2) The second one shows a path with fire. I was walking on it. There is blue and green fire. If you dont know what i mean, when you light a matchstick, you’ll be able to see the colors. Even though i can feel the heat at some area of the path, my feet are not burnt at all, and there is also 2 guards who were beside me, holding onto me. And there was this black tall gate which i couldnt open, there is still fire after the gate, but its not as strong as what i am stepping onto now.
The person told me its my life i am going through now. I have some 贵人 in my life who will help me in my lousiest times.
(About this, Edward & Uncle W who read my palm, both told me that i’ll have at least one person who’ll help me if i cant find anyone at all, be it secretly or in open. I have. Last week at meeting i had Michael who spoke for me, and that auntylala who accompanied me to the IT show after my begging like siao. And also breathless who helped me at the very last minute to rephrase sentences. HENG MAN. Plus i dont know where i get the luck from, to know the coolest + creative people in mwl. Before i join the SSS group, i was very down about some failed friendships, being used and taken for granted.

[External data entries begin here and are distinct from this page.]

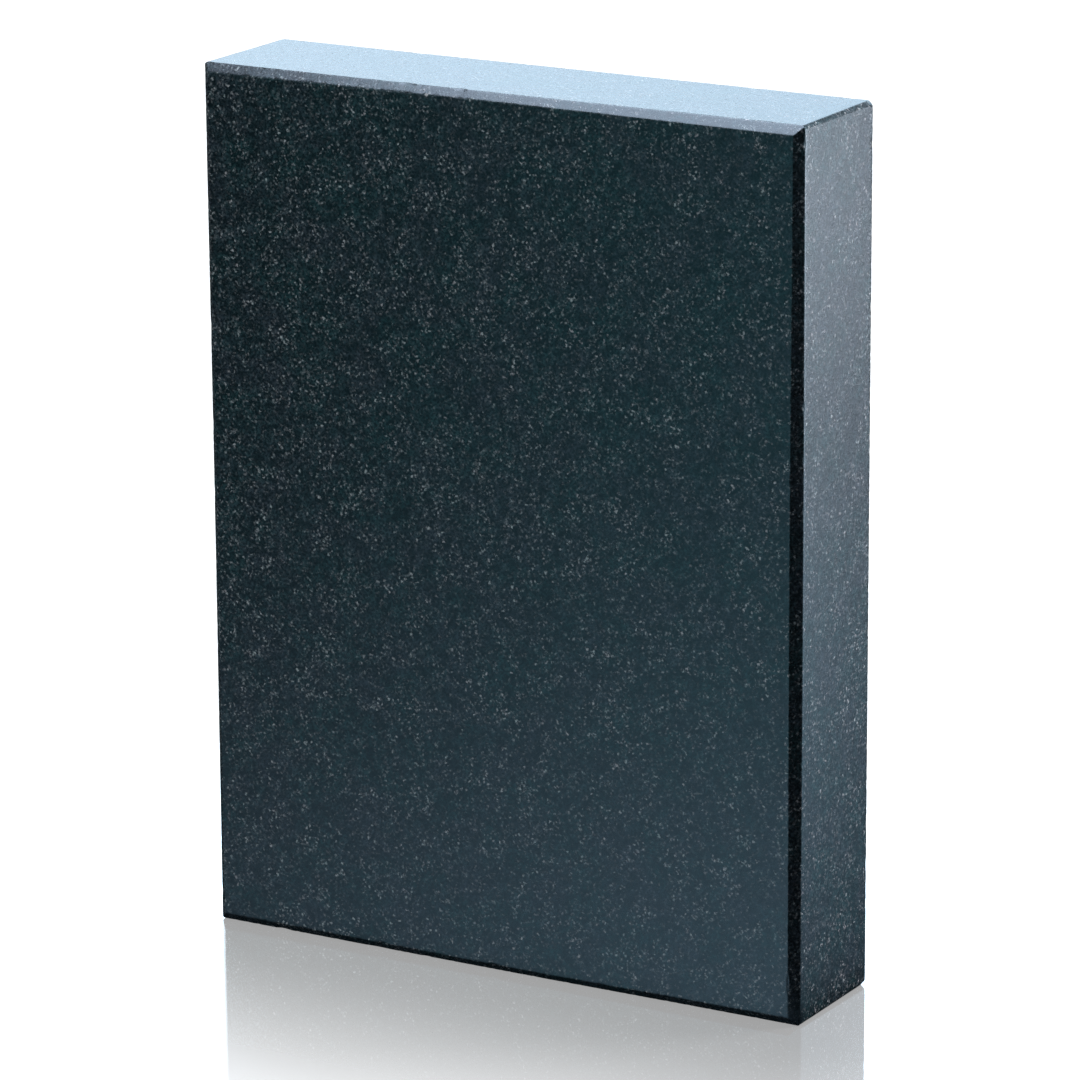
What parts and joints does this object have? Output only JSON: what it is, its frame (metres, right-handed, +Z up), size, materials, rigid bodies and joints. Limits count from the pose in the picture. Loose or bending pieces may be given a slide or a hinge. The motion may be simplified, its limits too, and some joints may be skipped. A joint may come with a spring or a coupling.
{
  "type": "granite slab",
  "caption": "Heavy rectangular block of fine-grained black stone with a flat work face, chamfered round its rim, for stamping and skiving leather on.",
  "frame": {"origin": "centre of the bottom short end, at the height of the surface it stands on", "axes": "+Z up along the slab's length, +X to the right across its width, work face towards -Y and plain back towards +Y"},
  "size_m": [0.2286, 0.0508, 0.3048],
  "materials": {
    "granite": "honed and lightly polished fine-grained black granite with pale grey flecks"
  },
  "bodies": {
    "root": {"granite_block": "granite"}
  },
  "joints": []
}
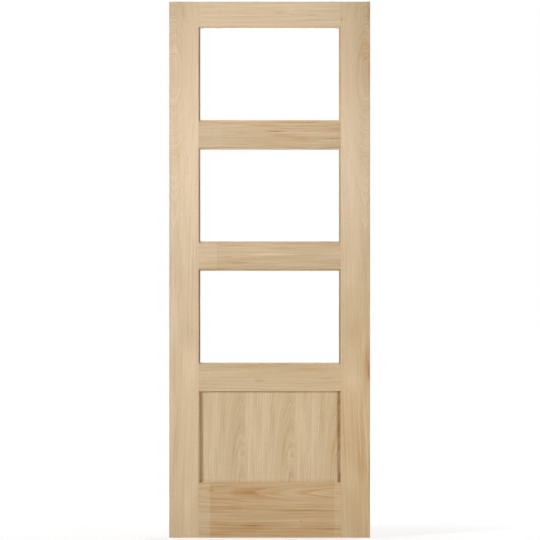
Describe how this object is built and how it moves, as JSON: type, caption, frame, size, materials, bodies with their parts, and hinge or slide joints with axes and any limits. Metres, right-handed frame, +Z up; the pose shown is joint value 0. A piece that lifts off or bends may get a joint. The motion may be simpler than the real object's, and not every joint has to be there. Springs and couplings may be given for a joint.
{
  "type": "half glazed internal door leaf",
  "caption": "Pale oak internal door leaf with square-edged clear lights stacked over a flat recessed panel, blank and ready to hang.",
  "frame": {"origin": "foot of the hinge edge, in the middle of the leaf's thickness", "axes": "+X across the leaf from the hinge edge to the latch edge, +Y through it from front to back, +Z up"},
  "size_m": [0.762, 0.035, 2.032],
  "materials": {
    "oak_veneer": "matte",
    "oak_solid": "matte",
    "clear_glass": "gloss"
  },
  "bodies": {
    "root": {"stile_left": "oak_veneer", "stile_right": "oak_veneer", "rail_top": "oak_veneer", "rail_upper": "oak_veneer", "rail_middle": "oak_veneer", "rail_lock": "oak_veneer", "rail_bottom": "oak_veneer", "panel_flat": "oak_veneer", "lipping_left": "oak_solid", "lipping_right": "oak_solid", "bead_front_upper_head": "oak_solid", "bead_front_upper_sill": "oak_solid", "bead_front_upper_left": "oak_solid", "bead_front_upper_right": "oak_solid", "bead_front_middle_head": "oak_solid", "bead_front_middle_sill": "oak_solid", "bead_front_middle_left": "oak_solid", "bead_front_middle_right": "oak_solid", "bead_front_lower_head": "oak_solid", "bead_front_lower_sill": "oak_solid", "bead_front_lower_left": "oak_solid", "bead_front_lower_right": "oak_solid", "bead_back_upper_head": "oak_solid", "bead_back_upper_sill": "oak_solid", "bead_back_upper_left": "oak_solid", "bead_back_upper_right": "oak_solid", "bead_back_middle_head": "oak_solid", "bead_back_middle_sill": "oak_solid", "bead_back_middle_left": "oak_solid", "bead_back_middle_right": "oak_solid", "bead_back_lower_head": "oak_solid", "bead_back_lower_sill": "oak_solid", "bead_back_lower_left": "oak_solid", "bead_back_lower_right": "oak_solid", "pane_upper": "clear_glass", "pane_middle": "clear_glass", "pane_lower": "clear_glass"}
  },
  "joints": []
}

I have many friends, I know many people. But my friendship doesnt last. I dont really have that kind of money to go out with people everyday, i eat at home alot. When i was younger, even though i worked and earn my pocket money, i dont have enough to feed myself, i had this secondary bestie, shi hui, who used to feed me, because i didnt have enough to eat, while her pocket money is 3 times more than me! =x Then i have sharon & belfred & ira in poly, the usuals, i dont really hang out with them after school. Then i have Mel, Dan & Belle in RMIT. We havent been talking much already. The only unfortunate friend which i am still really in contact with and me always niaming at her will be auntylala. Haa. Other than the people whom i knew in MWl, a new friend would be breathless, )

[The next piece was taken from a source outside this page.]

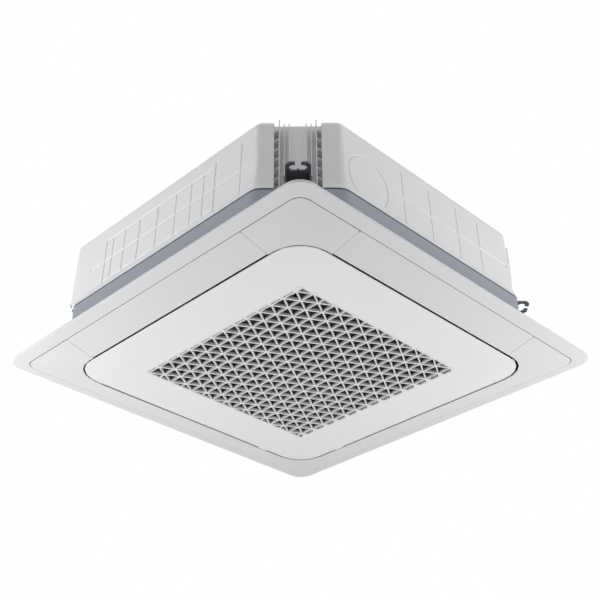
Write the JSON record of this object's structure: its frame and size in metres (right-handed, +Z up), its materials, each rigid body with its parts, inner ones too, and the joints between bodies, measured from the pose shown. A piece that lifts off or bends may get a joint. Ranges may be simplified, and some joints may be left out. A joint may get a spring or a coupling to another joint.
{
  "type": "ceiling cassette air conditioner",
  "caption": "Ceiling cassette air conditioner with a louver blade on each side, a hinged lattice intake grille, hanger brackets and a centrifugal fan inside a coil.",
  "frame": {"origin": "middle of the decoration panel on the ceiling's underside, where its flange seats", "axes": "+Z up into the ceiling; X and Y along the panel's sides, -X and -Y towards the viewer"},
  "size_m": [0.95, 0.95, 0.3185],
  "materials": {
    "panel_plastic": "satin",
    "casing_white": "satin",
    "band_steel": "satin",
    "bracket_steel": "satin",
    "zinc_steel": "satin",
    "foam_dark": "matte",
    "foam_white": "matte",
    "grey_plastic": "matte",
    "filter_net": "matte",
    "coil_fins": "satin",
    "copper": "satin",
    "nut_brass": "satin",
    "hose_grey": "matte",
    "board_green": "satin",
    "motor_paint": "satin",
    "black_rubber": "matte"
  },
  "bodies": {
    "root": {"panel_frame": "panel_plastic", "panel_screws": "zinc_steel", "panel_seal": "foam_dark", "grille_hinge_pins": "zinc_steel", "lower_casing": "band_steel", "upper_casing": "casing_white", "top_plate": "zinc_steel", "insulation_liner": "foam_dark", "drain_pan": "foam_white", "bracket_screws": "zinc_steel", "heat_exchanger": "coil_fins", "coil_end_plates": "zinc_steel", "coil_return_bends": "copper", "gas_header": "copper", "liquid_header": "copper", "gas_pipe": "copper", "liquid_pipe": "copper", "flare_nuts": "nut_brass", "pipe_cover_plate": "zinc_steel", "drain_pump": "grey_plastic", "pump_bracket": "zinc_steel", "drain_hose": "hose_grey", "drain_outlet": "hose_grey", "float_switch_body": "grey_plastic", "fan_motor": "motor_paint", "motor_mounts": "black_rubber", "bell_mouth": "grey_plastic", "bell_plate": "grey_plastic", "control_box": "zinc_steel", "control_cover": "zinc_steel", "circuit_board": "board_green", "terminal_block": "grey_plastic", "cable_grommet": "black_rubber", "louver_motor_left": "grey_plastic", "louver_motor_right": "grey_plastic", "louver_motor_far_right": "grey_plastic", "louver_motor_far_left": "grey_plastic", "corner_cap_near": "panel_plastic", "hanger_bracket_near": "bracket_steel", "corner_cap_right": "panel_plastic", "hanger_bracket_right": "bracket_steel", "corner_cap_far": "panel_plastic", "hanger_bracket_far": "bracket_steel", "corner_cap_left": "panel_plastic", "hanger_bracket_left": "bracket_steel"},
    "intake_grille": {"intake_grille_frame": "panel_plastic", "grille_lattice": "panel_plastic", "filter_frame": "grey_plastic", "filter_mesh": "filter_net"},
    "latch_near": {"grille_latch_near": "panel_plastic"},
    "latch_left": {"grille_latch_left": "panel_plastic"},
    "fan": {"fan_impeller": "grey_plastic", "fan_shroud": "grey_plastic", "motor_shaft": "zinc_steel", "fan_nut": "zinc_steel"},
    "float": {"float_ring": "foam_white"},
    "louver_left": {"louver_blade_left": "panel_plastic"},
    "louver_right": {"louver_blade_right": "panel_plastic"},
    "louver_far_right": {"louver_blade_far_right": "panel_plastic"},
    "louver_far_left": {"louver_blade_far_left": "panel_plastic"}
  },
  "joints": [
    {"name": "louver_left_swing", "type": "hinge", "parent": "root", "child": "louver_left", "pos_m": [-0.405, 0, -0.004], "axis": [0, -1, 0], "range_deg": [0, 50]},
    {"name": "louver_right_swing", "type": "hinge", "parent": "root", "child": "louver_right", "pos_m": [0, -0.405, -0.004], "axis": [1, 0, 0], "range_deg": [0, 50]},
    {"name": "louver_far_right_swing", "type": "hinge", "parent": "root", "child": "louver_far_right", "pos_m": [0.405, 0, -0.004], "axis": [0, 1, 0], "range_deg": [0, 50]},
    {"name": "louver_far_left_swing", "type": "hinge", "parent": "root", "child": "louver_far_left", "pos_m": [0, 0.405, -0.004], "axis": [-1, 0, 0], "range_deg": [0, 50]},
    {"name": "intake_grille_hinge", "type": "hinge", "parent": "root", "child": "intake_grille", "pos_m": [0.3615, 0, -0.025], "axis": [0, -1, 0], "range_deg": [0, 85]},
    {"name": "latch_near_slide", "type": "slide", "parent": "intake_grille", "child": "latch_near", "axis": [1, 0, 0], "range_m": [0, 0.006], "stiffness_N_per_m": 400, "springref_m": -0.002},
    {"name": "latch_left_slide", "type": "slide", "parent": "intake_grille", "child": "latch_left", "axis": [1, 0, 0], "range_m": [0, 0.006], "stiffness_N_per_m": 400, "springref_m": -0.002},
    {"name": "fan_spin", "type": "hinge", "parent": "root", "child": "fan", "pos_m": [0, 0, 0.15], "axis": [0, 0, 1], "continuous": true},
    {"name": "float_rise", "type": "slide", "parent": "root", "child": "float", "axis": [0, 0, 1], "range_m": [0, 0.008]}
  ]
}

Back to the dream, he doesnt know what does the black gate stands for, but probably cross roads?
3) Third dream is a path filled with red candles. Breezy air and i was able to breathe normally.
That person deduced that my 3rd life in earth will be a good one. No more of the bullshit which i am going through now. I hope so! Or at least give me 1 life is enough, as in, only problems on earth, not on the 3 worlds.
These 3 dreams normally start when i sleep, and end at 5.30 – 6am when i wake up for school. While sometimes, i cant even wake up.